----- DATASET EXCERPTS

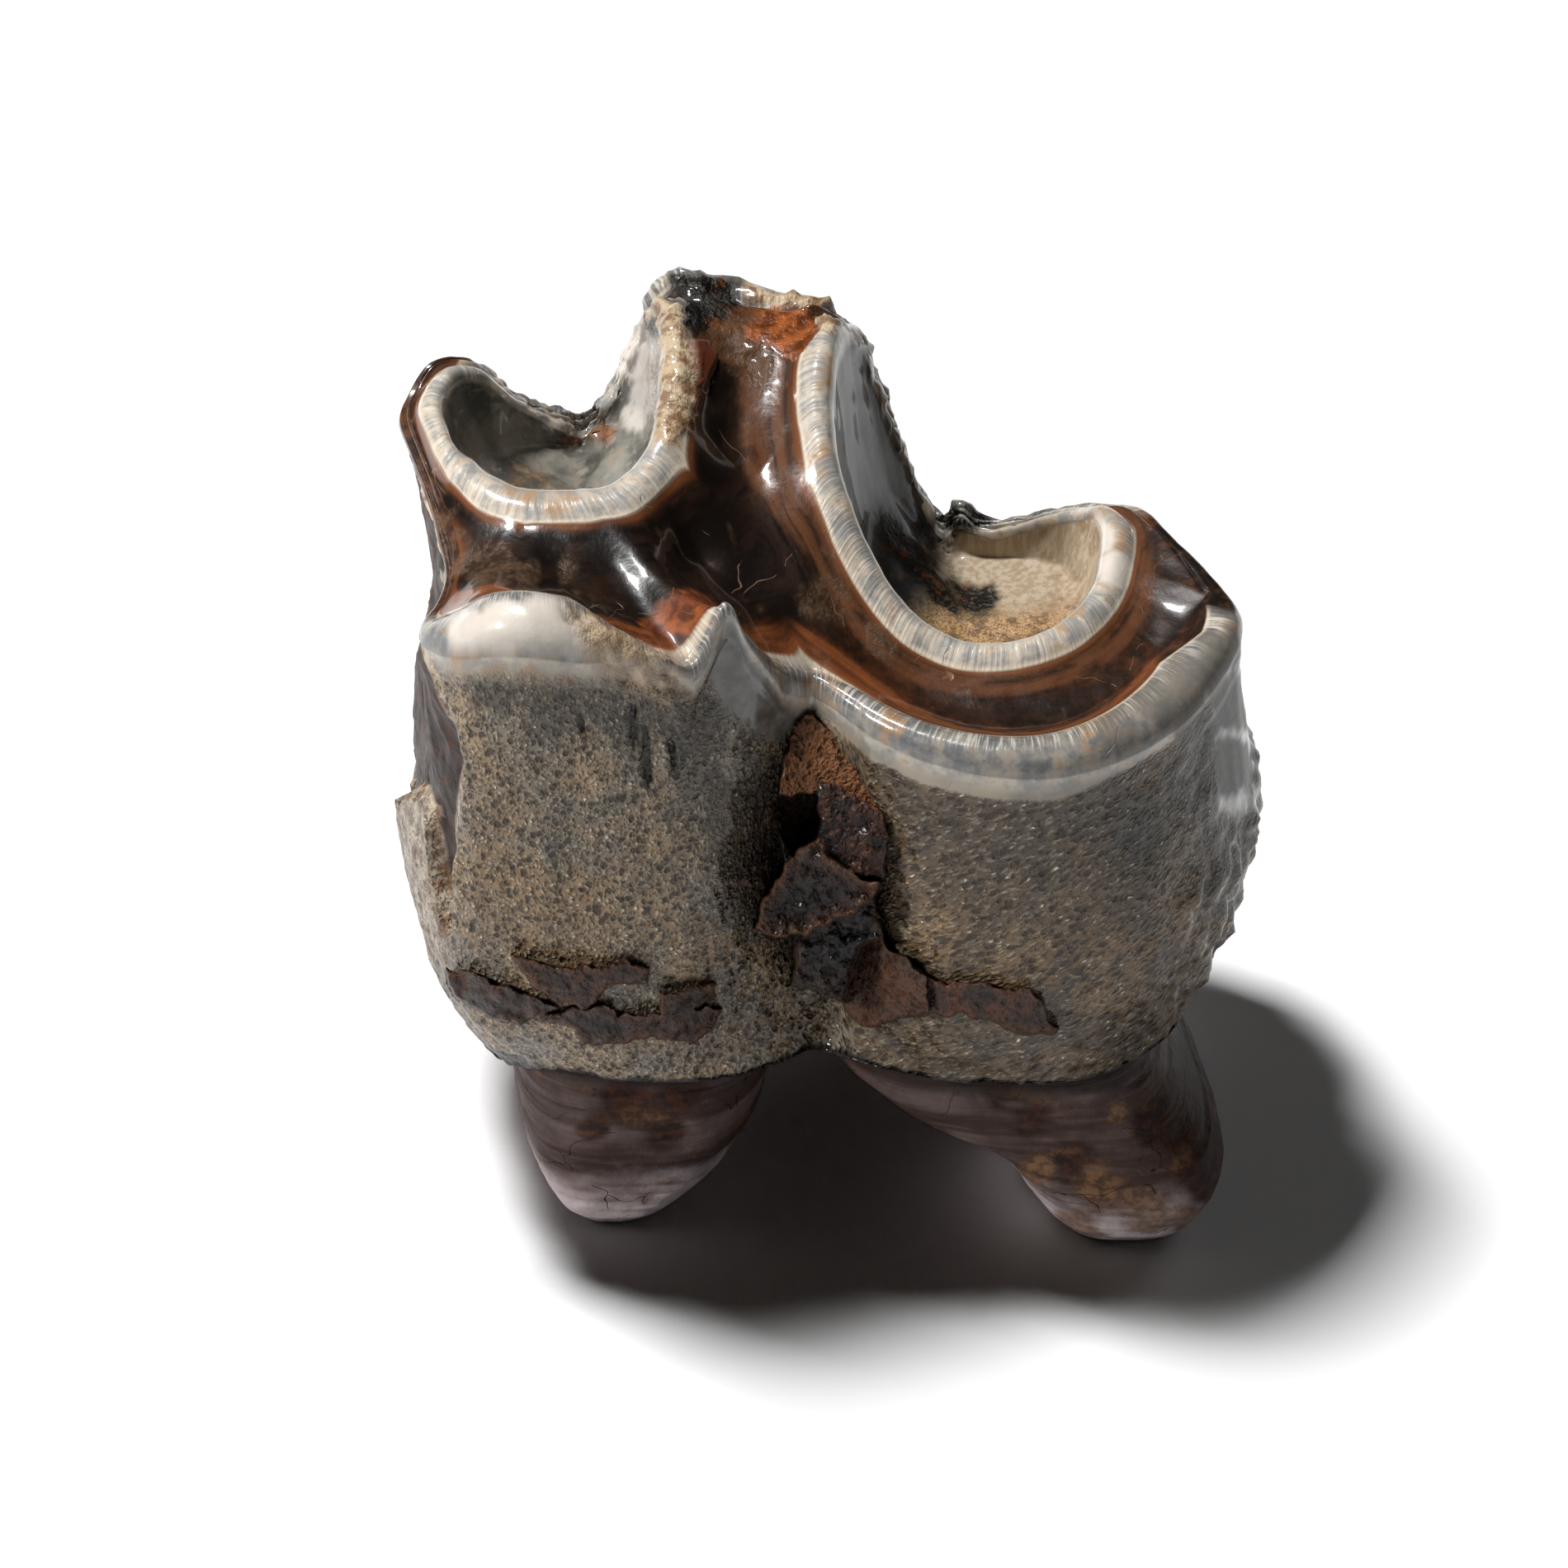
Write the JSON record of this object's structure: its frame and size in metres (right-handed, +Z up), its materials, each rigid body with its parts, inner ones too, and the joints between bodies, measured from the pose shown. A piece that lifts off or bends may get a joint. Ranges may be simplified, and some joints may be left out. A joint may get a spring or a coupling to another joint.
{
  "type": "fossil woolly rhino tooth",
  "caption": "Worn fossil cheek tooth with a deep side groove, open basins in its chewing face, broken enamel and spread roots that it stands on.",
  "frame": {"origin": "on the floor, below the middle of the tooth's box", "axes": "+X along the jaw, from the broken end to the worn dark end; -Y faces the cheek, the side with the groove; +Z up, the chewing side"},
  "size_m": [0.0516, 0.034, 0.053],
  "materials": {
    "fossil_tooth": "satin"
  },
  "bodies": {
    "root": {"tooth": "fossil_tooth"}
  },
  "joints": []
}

----------
----- DATASET EXCERPTS

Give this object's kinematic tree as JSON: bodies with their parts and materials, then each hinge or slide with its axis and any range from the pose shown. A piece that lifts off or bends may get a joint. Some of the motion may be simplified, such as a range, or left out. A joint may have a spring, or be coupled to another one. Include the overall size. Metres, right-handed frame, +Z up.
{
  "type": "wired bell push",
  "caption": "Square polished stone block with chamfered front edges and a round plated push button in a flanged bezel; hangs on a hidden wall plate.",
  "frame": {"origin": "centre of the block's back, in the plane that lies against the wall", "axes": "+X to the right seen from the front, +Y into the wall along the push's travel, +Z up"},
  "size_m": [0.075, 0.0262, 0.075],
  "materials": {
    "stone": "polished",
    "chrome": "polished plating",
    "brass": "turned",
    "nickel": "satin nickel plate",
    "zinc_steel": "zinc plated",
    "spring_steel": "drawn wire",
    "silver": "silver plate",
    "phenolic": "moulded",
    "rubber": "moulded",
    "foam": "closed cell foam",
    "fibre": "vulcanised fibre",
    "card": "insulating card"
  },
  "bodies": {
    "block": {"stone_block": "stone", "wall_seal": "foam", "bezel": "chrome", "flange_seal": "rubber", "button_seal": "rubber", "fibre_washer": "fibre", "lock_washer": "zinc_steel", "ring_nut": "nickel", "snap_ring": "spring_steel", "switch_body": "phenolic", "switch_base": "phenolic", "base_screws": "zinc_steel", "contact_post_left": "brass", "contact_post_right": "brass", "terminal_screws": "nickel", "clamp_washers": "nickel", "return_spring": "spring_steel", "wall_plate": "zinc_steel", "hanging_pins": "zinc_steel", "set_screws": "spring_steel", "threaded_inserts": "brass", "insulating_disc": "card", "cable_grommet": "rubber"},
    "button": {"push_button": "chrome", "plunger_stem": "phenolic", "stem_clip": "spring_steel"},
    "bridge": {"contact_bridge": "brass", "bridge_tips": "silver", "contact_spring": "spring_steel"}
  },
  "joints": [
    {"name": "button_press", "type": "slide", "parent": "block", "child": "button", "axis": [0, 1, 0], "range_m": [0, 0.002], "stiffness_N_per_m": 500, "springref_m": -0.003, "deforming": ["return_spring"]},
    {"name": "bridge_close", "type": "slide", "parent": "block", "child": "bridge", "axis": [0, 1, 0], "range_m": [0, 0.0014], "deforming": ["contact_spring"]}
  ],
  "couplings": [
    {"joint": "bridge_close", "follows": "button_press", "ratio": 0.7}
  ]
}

----------

TASK TO CARRY OUT
Using the listing, say how many lines include the word "object", and add nothing else.

ANSWER FOR THE TASK
2